Comme me le disait un professeur d’économie (jésuite) : quand tu as trouvé une idée géniale, tu t’assoies pour trouver une autre idée géniale. Ainsi Jésus nous dit : commence par t’asseoir pour calculer, voir si tu peux aller jusqu’au bout. Suivre Jésus, prendre le chemin qu’il nous indique, passe par cette position assise, qui n’est pas passive. Mais nous permet de prendre la vrai mesure de ce qu’implique notre projet d’être « par Lui, avec Lui ».

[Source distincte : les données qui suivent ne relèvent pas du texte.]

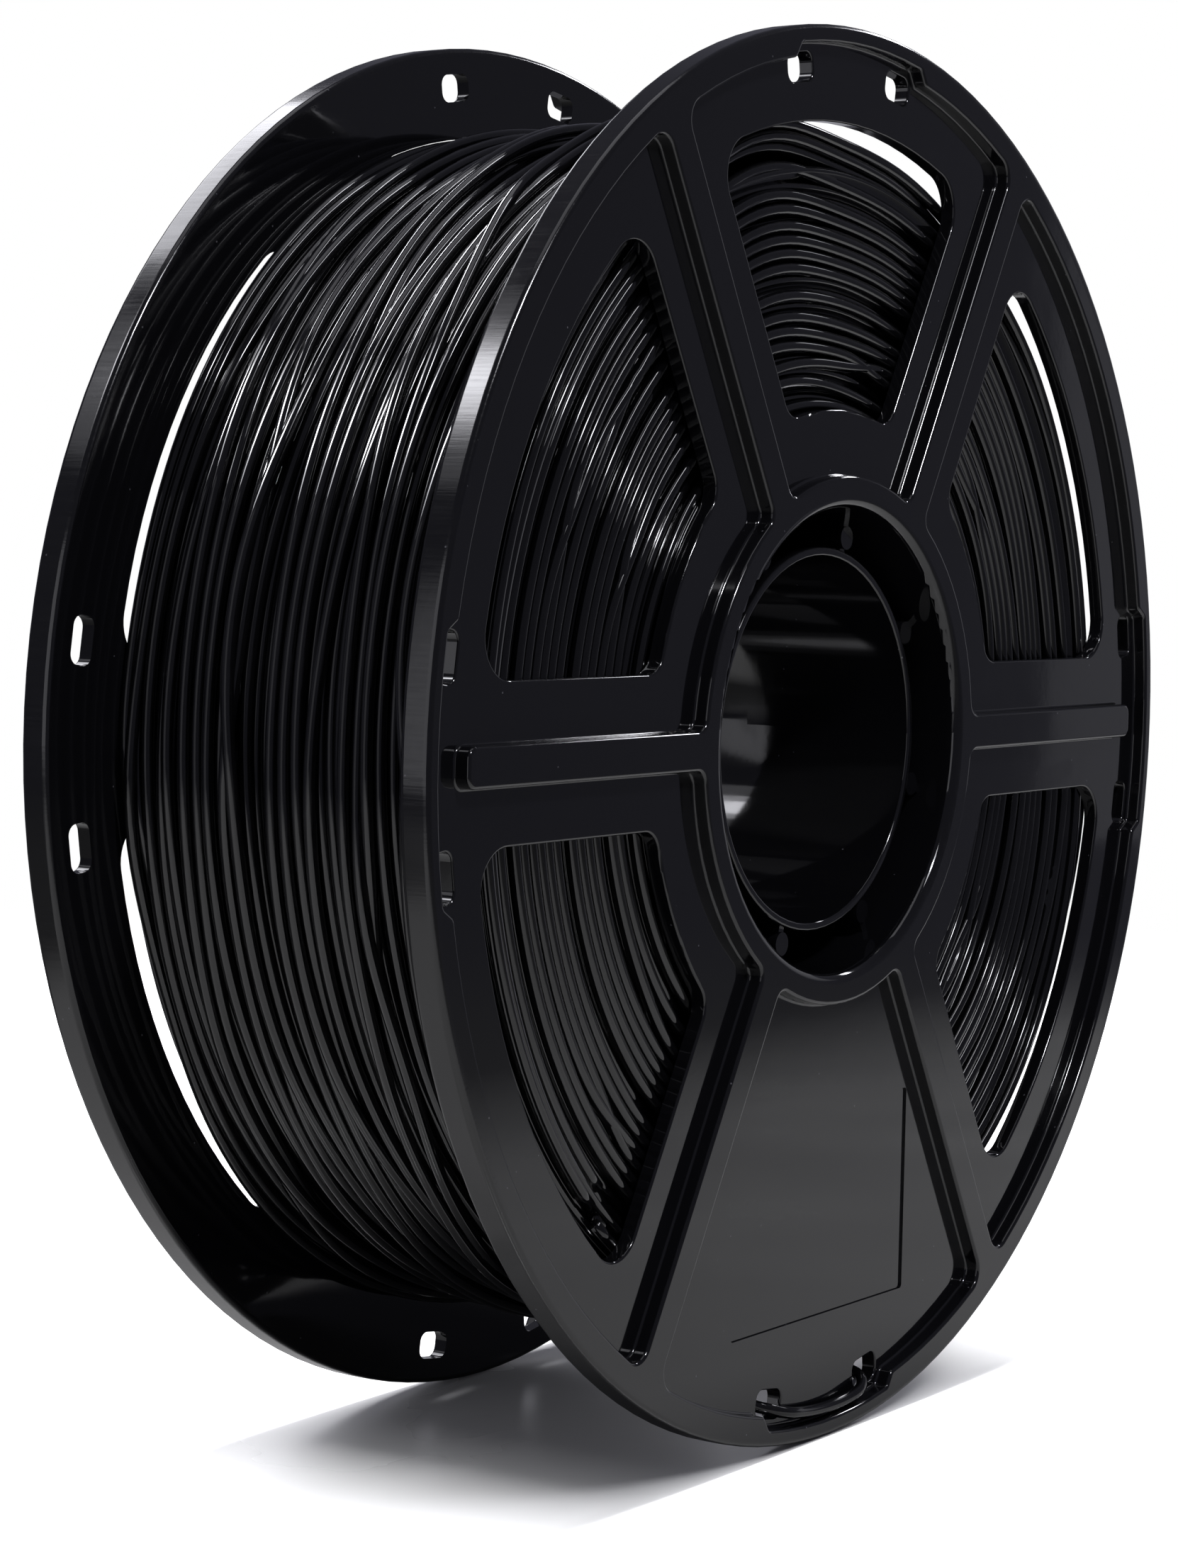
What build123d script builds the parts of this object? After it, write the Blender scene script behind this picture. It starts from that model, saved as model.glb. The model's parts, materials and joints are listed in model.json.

Mais pour autant faudrait-il penser que celui qui renonce à sa propre vie, qui se sacrifie devient de facto disciple du Christ et marche à sa suite ? C’est une interrogation pour l’Église et la résurgence du statut des prêtres, célibataires ordonnés, qui leur donnerait, comme un privilège, de savoir ce qu’est marcher à la suite du Christ. Mais qu’en est-il de celle ou celui qui a renoncé à exercer un métier à la hauteur de sa formation et de ses capacités pour se consacrer à l’éducation de ses enfants ? De même pour ceux qui ont décidé de vivre dans une grande sobriété à contre-courant du monde de la consommation maximum, et ceux qui choisissent la non-violence, face à l’excès d’agressivité qui animent toutes les relations humaines. Ainsi cette injonction du Christ à renoncer à ce qui nous appartient s’adresse à tous pour devenir son disciple, sans distinction. Il n’y a pas qu’une croix à porter mais « sa croix ». À chacun son renoncement. Ainsi dans les deux paraboles la nature du renoncement est bien différente. Elles n’amènent pas une morale à chacune et chacun d’entre nous, mais elles nous invitent à expérimenter un aspect du Royaume ou du chemin à la suite de Jésus, dans notre vie. Le renoncement n’a de valeur que s’il mène à une conversion constante.